## STATED GOAL
Beginning with the first line below, please repeat the material exactly, ending with the line that includes "the right (+X).".

---

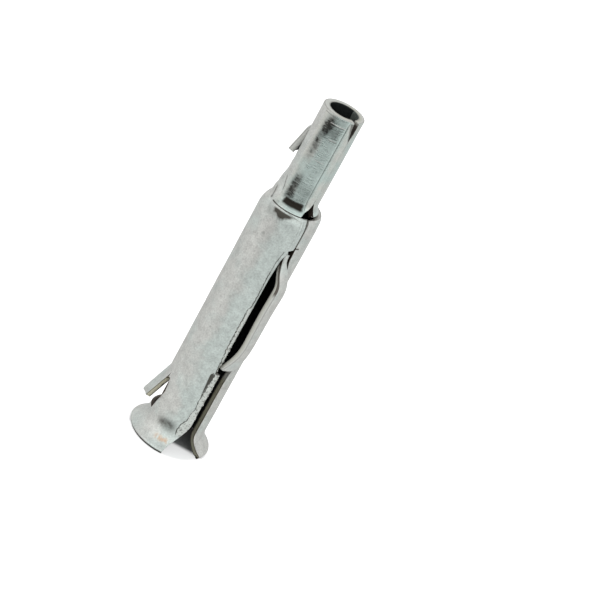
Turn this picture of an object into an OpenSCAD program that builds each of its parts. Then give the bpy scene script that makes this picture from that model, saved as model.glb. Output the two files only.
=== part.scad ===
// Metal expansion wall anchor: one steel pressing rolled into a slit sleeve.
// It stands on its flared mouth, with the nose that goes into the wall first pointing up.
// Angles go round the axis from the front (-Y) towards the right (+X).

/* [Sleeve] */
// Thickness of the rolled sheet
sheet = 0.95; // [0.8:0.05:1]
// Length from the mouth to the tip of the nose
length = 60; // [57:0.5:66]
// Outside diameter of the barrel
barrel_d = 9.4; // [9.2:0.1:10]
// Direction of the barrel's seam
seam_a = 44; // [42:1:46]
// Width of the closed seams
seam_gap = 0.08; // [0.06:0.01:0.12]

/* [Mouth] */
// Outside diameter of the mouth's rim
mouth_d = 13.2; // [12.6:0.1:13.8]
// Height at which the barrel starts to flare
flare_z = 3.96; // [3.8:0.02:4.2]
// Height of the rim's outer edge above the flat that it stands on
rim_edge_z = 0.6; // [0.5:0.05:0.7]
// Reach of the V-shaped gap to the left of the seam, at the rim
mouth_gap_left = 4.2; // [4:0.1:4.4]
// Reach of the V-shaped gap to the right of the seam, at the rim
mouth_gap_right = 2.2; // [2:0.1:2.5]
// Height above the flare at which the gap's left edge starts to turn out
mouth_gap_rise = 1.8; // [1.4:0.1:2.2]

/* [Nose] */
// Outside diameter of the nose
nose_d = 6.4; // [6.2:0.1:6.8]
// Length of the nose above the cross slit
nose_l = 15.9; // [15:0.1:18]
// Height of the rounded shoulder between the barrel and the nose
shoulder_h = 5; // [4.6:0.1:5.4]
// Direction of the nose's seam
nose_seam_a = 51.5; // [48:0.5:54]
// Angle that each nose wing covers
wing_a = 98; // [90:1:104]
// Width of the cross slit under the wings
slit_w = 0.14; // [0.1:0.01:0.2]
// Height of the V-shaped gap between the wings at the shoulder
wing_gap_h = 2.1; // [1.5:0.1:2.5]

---

## WORKED SOLUTION
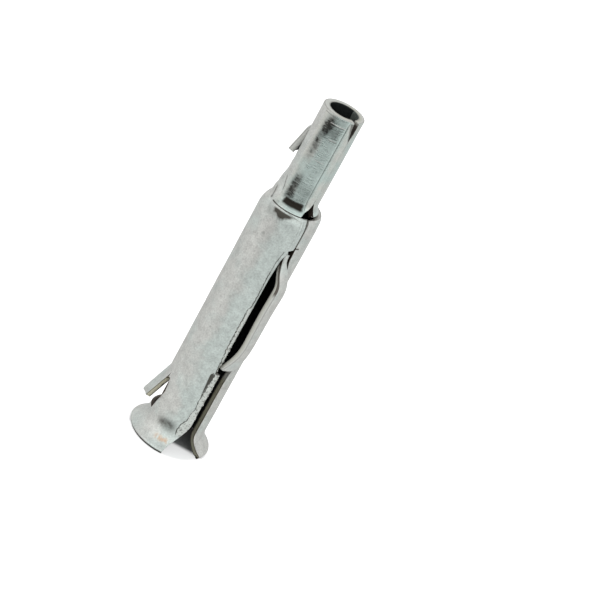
Turn this picture of an object into an OpenSCAD program that builds each of its parts. Then give the bpy scene script that makes this picture from that model, saved as model.glb. Output the two files only.
=== part.scad ===
// Metal expansion wall anchor: one steel pressing rolled into a slit sleeve.
// It stands on its flared mouth, with the nose that goes into the wall first pointing up.
// Angles go round the axis from the front (-Y) towards the right (+X).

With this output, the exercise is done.